Do we truly believe that in Christ’s dying, our sins once and for all have been forgiven? Do we believe that the message of Easter is that as Christ has risen from the dead, one day we will arise to a new and eternal life, that Christ has already accomplished that for us? Do we really believe that we are saved by grace through faith, and that such faith is a gift from God, not something we have to find or earn? If this is what we really believe, isn’t it cause for celebration, for thanksgiving, for joy? Do people see that in us?
Paul writes in Romans, “Therefore, since we are justified by faith, we have peace with God through our Lord Jesus Christ. Through him we have obtained access to this grace in which we stand, and we rejoice in our hope of sharing the glory of God.” We rejoice. It’s about joy. The pressure is off. Take that weight off your shoulders. We don’t have to save ourselves. We don’t have to spend our life impressing God. We never could anyway. And quite frankly, there are enough people out there keeping track of all the sinners in the world. We get to speak about reconciliation…and forgiveness…and rebirth. We get to speak about hope and joy.
I have shared with some of our pastors that as I look ahead to this year and 2013, I have come to the realization that quite frankly, I haven’t been very good at practicing joy lately. How often I have found myself trapped by the concerns that have surrounded the church in recent years…controversies…anger…fear.
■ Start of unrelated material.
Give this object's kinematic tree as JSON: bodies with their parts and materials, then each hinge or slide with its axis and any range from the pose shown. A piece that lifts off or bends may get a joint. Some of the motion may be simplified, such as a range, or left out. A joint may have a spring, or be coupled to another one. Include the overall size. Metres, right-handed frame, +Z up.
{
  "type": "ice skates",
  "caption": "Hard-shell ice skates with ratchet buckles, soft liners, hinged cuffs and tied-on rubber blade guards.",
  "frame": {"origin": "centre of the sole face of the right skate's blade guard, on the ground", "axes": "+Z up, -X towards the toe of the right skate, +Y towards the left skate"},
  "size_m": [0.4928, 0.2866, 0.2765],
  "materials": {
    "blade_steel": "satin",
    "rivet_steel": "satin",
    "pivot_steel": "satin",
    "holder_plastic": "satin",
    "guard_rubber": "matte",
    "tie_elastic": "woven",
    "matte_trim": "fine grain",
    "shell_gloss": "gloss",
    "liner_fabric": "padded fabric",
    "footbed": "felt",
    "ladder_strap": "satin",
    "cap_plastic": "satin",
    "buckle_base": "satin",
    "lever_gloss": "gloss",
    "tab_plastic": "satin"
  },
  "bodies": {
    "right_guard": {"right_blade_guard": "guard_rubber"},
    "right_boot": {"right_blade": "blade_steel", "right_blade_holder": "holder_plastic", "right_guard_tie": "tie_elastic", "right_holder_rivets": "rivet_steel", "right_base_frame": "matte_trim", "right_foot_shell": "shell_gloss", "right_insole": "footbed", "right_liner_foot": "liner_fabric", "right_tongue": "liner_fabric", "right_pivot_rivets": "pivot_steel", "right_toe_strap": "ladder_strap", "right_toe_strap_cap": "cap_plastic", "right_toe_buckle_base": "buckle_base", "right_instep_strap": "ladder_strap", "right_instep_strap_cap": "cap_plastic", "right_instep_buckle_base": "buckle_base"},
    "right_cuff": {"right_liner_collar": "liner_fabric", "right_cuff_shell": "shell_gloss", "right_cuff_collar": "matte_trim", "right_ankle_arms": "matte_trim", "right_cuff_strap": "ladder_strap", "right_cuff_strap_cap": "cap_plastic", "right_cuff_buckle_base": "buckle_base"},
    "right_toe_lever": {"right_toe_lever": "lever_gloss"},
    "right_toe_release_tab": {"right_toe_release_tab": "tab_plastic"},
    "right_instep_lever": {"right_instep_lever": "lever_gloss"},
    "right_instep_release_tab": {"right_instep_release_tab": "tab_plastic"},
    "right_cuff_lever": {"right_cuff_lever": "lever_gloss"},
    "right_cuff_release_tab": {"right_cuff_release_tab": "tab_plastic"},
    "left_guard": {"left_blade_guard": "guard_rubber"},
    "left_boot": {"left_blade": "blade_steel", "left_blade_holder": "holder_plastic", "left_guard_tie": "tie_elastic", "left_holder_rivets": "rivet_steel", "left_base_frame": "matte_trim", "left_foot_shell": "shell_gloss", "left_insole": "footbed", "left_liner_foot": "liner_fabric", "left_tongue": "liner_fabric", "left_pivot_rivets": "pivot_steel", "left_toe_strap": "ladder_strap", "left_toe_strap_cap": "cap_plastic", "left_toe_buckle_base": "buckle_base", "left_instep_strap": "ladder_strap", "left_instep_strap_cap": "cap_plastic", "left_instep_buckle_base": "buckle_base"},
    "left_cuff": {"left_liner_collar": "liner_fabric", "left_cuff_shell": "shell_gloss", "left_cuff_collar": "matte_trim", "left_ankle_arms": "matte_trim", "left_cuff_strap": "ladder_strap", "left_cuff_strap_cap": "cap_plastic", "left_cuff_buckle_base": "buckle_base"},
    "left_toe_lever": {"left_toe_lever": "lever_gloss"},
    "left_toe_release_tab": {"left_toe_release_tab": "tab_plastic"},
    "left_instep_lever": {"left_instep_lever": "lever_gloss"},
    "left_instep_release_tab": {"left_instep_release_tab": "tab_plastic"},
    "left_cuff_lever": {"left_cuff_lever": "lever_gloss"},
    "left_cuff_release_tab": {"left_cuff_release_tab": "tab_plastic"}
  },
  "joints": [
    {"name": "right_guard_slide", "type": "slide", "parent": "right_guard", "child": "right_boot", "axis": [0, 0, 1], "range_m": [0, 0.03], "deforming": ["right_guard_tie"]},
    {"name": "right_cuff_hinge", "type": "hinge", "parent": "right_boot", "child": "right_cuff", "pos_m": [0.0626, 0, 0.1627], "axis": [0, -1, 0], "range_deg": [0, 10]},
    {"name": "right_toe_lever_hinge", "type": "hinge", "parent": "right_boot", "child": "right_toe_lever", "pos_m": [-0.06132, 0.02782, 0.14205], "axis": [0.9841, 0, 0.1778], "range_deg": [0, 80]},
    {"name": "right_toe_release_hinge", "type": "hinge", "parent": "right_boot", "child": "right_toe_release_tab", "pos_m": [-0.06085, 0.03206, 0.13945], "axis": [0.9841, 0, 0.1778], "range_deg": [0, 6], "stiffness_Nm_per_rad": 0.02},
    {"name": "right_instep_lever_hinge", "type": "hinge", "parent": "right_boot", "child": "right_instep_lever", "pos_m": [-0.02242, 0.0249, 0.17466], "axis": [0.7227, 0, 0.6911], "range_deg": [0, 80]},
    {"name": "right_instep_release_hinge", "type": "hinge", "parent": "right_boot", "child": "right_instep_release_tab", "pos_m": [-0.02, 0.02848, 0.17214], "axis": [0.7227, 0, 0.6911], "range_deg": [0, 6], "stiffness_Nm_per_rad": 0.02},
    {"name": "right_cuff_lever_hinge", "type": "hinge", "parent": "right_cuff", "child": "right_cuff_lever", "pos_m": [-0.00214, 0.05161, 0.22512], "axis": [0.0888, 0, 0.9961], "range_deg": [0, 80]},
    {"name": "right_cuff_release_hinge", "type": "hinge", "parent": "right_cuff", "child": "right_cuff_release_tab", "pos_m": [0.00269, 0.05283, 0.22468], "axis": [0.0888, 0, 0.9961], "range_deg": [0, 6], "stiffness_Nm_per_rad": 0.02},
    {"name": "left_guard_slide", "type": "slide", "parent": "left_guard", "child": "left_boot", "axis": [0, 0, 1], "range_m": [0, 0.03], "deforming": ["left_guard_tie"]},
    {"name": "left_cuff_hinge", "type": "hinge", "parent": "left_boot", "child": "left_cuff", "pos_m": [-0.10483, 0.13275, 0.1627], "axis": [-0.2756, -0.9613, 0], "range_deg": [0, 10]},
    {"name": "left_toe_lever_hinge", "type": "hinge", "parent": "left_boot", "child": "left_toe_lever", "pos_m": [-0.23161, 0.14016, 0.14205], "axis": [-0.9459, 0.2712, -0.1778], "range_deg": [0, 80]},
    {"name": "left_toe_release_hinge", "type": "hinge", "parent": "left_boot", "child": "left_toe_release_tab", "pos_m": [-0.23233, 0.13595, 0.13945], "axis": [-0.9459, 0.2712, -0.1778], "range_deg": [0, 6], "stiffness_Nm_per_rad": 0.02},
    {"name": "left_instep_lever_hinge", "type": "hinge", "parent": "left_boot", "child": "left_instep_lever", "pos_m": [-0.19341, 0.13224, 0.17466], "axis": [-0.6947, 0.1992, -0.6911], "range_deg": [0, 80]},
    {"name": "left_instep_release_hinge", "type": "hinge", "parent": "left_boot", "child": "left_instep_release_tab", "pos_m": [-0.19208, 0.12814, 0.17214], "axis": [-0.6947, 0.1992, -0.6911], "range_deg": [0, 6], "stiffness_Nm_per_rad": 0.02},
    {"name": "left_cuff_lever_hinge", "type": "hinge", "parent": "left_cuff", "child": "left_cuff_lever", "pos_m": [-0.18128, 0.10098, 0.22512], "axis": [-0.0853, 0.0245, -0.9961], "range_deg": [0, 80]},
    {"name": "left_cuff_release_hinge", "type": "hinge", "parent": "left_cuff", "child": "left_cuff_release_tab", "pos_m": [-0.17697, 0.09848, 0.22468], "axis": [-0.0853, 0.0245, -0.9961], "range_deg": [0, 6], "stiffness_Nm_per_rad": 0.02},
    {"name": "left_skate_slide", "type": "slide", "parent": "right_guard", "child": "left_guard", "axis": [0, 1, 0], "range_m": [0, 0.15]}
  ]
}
And too often, I feel, that yoke that is around my neck, that stole, as a burden…it becomes so heavy. I forget, you see, that it is really Christ’s yoke and that he would remind me that his yoke is easy and his burden is light. But how easily I forget.
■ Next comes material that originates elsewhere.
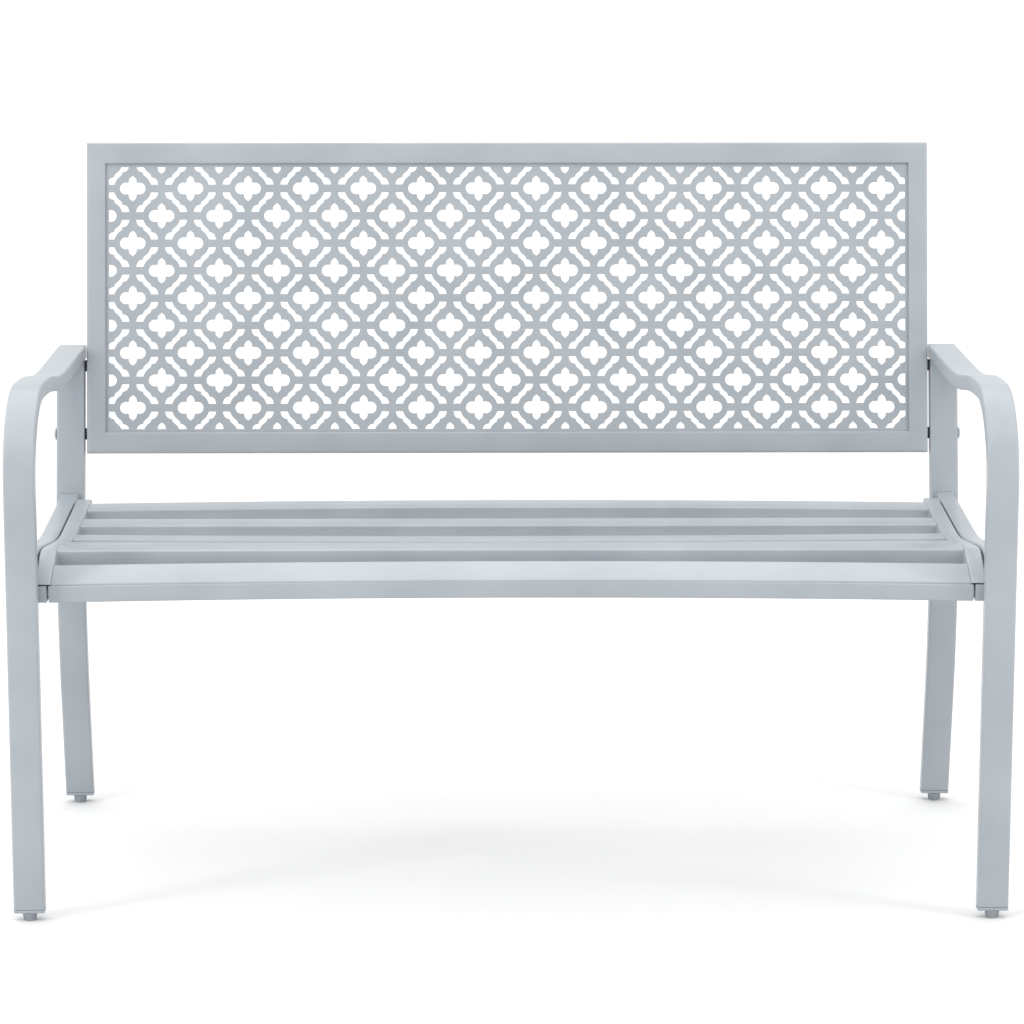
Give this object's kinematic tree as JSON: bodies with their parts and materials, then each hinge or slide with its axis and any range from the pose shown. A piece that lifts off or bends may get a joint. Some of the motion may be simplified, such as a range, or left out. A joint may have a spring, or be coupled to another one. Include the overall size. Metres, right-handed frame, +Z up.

It was just a month ago that I, along with Bishop Anderson from the Southwestern Minnesota Synod, were invited to speak to a group of pastors at Gustavus Adolphus College. Their theme was “rediscovering joy in ministry.” Bishop Anderson and I spent considerable time just telling stories, stories of joy in our years of ministry. And that is when it hit me – I had forgotten that joy. Ministry for me has been such a blessing, every call a surprising gift from God. To be invited into the lives of so many, called into the most unique circumstances, watching God perform miracle after miracle, being entrusted with proclaiming the life changing message of the Gospel. What a privilege.
When our oldest daughter was married, she asked me to perform the ceremony. I told her I couldn’t; it would just be too emotional. But her godfather was a pastor. He could do it. And that way I could walk her down the aisle and sit safely with her mother during the ceremony. “But dad,” she said, “you have to. You just have to marry me.” And so I gave in…and as I told others, “I have to marry my daughter.”
About that time, Walt Wangerin was writing a column in The Lutheran magazine. And in one of his articles, he told of his daughter being married. But this is how he explained it, “…and I get to marry her.” Notice, “I get to marry her,” not “I have to marry her.”
It hit me between the eyes. I wrote Wangerin a letter thanking him for reminding me of the difference between law and Gospel, the difference between “having to” marry my daughter and “getting to” to marry my daughter.
I had forgotten that these past few months. These opportunities for ministry. Too often I had thought in terms of what I “had” to do rather than what I “get” to do. It is the difference between law and Gospel. It is the difference between “going to work” and “practicing joy.”
So this coming year I am going to focus on “practicing joy.” I will continue to visit as many of you as I can, in your congregations, in your communities. I find great joy in worshiping with you, joining in your special gatherings, dreaming about missional ministry, finding creative ways to turn challenges into God given opportunities. Some exciting work has begun in this past year with family ministry and congregational mission planning, and we’re going to keep at it. And I am also going to make it to a lutafisk dinner or two (I haven’t for a few years) And wash some dishes with a congregation at their county fair restaurant. And take in a Twins game with our congregation on Lutheran night. And spend a few days of continuing education with some of our pastors, in what Luther would call “the mutual conversation and consolation of the saints.” And attend a congregational celebration, not to preach, but just as a guest. I’ve told some of our pastors I would love to come and just worship in your congregation. You have heard me preach enough. I would love to hear you.
Practicing joy: a description of the early Christians, one of the fruits of the spirit, and, I pray, a testimony to God’s mercy and grace in the Southeastern Minnesota Synod of the Evangelical Lutheran Church in America. I thank you for the joy of ministry you have offered me these past years. I invite you to continue with me “practicing joy” in this coming year.